-- EXERCISE REQUIREMENTS --
Retype the complete listing exactly as it appears.

-- RECORDED DATA --
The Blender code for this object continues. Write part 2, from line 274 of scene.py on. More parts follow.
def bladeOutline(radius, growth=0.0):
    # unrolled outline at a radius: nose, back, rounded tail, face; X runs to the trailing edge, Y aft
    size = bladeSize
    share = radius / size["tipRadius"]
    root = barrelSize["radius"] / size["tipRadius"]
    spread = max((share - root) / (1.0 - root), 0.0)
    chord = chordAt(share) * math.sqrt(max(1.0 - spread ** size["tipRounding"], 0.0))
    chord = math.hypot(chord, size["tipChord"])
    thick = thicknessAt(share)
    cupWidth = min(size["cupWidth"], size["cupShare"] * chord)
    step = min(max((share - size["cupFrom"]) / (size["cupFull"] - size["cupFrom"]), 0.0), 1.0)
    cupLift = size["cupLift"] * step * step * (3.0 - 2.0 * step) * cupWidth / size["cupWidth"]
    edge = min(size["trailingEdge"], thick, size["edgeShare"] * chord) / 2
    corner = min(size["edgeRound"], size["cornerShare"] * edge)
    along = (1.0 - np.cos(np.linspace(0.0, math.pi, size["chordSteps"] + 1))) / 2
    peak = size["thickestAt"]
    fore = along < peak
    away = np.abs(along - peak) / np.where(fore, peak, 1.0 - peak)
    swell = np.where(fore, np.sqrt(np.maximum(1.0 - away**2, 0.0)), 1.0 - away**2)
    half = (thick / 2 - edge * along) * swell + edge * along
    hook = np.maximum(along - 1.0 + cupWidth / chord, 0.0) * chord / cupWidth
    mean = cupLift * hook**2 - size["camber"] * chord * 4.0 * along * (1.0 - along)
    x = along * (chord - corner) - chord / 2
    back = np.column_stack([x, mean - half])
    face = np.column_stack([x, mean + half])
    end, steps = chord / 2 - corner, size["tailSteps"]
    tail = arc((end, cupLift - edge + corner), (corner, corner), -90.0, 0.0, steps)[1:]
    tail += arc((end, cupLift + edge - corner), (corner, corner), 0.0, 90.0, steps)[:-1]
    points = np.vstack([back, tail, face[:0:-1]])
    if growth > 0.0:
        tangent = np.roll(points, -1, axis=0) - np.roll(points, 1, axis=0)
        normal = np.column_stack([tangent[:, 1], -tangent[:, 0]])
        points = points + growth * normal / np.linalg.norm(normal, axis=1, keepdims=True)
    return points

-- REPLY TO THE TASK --
The Blender code for this object continues. Write part 2, from line 274 of scene.py on. More parts follow.
def bladeOutline(radius, growth=0.0):
    # unrolled outline at a radius: nose, back, rounded tail, face; X runs to the trailing edge, Y aft
    size = bladeSize
    share = radius / size["tipRadius"]
    root = barrelSize["radius"] / size["tipRadius"]
    spread = max((share - root) / (1.0 - root), 0.0)
    chord = chordAt(share) * math.sqrt(max(1.0 - spread ** size["tipRounding"], 0.0))
    chord = math.hypot(chord, size["tipChord"])
    thick = thicknessAt(share)
    cupWidth = min(size["cupWidth"], size["cupShare"] * chord)
    step = min(max((share - size["cupFrom"]) / (size["cupFull"] - size["cupFrom"]), 0.0), 1.0)
    cupLift = size["cupLift"] * step * step * (3.0 - 2.0 * step) * cupWidth / size["cupWidth"]
    edge = min(size["trailingEdge"], thick, size["edgeShare"] * chord) / 2
    corner = min(size["edgeRound"], size["cornerShare"] * edge)
    along = (1.0 - np.cos(np.linspace(0.0, math.pi, size["chordSteps"] + 1))) / 2
    peak = size["thickestAt"]
    fore = along < peak
    away = np.abs(along - peak) / np.where(fore, peak, 1.0 - peak)
    swell = np.where(fore, np.sqrt(np.maximum(1.0 - away**2, 0.0)), 1.0 - away**2)
    half = (thick / 2 - edge * along) * swell + edge * along
    hook = np.maximum(along - 1.0 + cupWidth / chord, 0.0) * chord / cupWidth
    mean = cupLift * hook**2 - size["camber"] * chord * 4.0 * along * (1.0 - along)
    x = along * (chord - corner) - chord / 2
    back = np.column_stack([x, mean - half])
    face = np.column_stack([x, mean + half])
    end, steps = chord / 2 - corner, size["tailSteps"]
    tail = arc((end, cupLift - edge + corner), (corner, corner), -90.0, 0.0, steps)[1:]
    tail += arc((end, cupLift + edge - corner), (corner, corner), 0.0, 90.0, steps)[:-1]
    points = np.vstack([back, tail, face[:0:-1]])
    if growth > 0.0:
        tangent = np.roll(points, -1, axis=0) - np.roll(points, 1, axis=0)
        normal = np.column_stack([tangent[:, 1], -tangent[:, 0]])
        points = points + growth * normal / np.linalg.norm(normal, axis=1, keepdims=True)
    return points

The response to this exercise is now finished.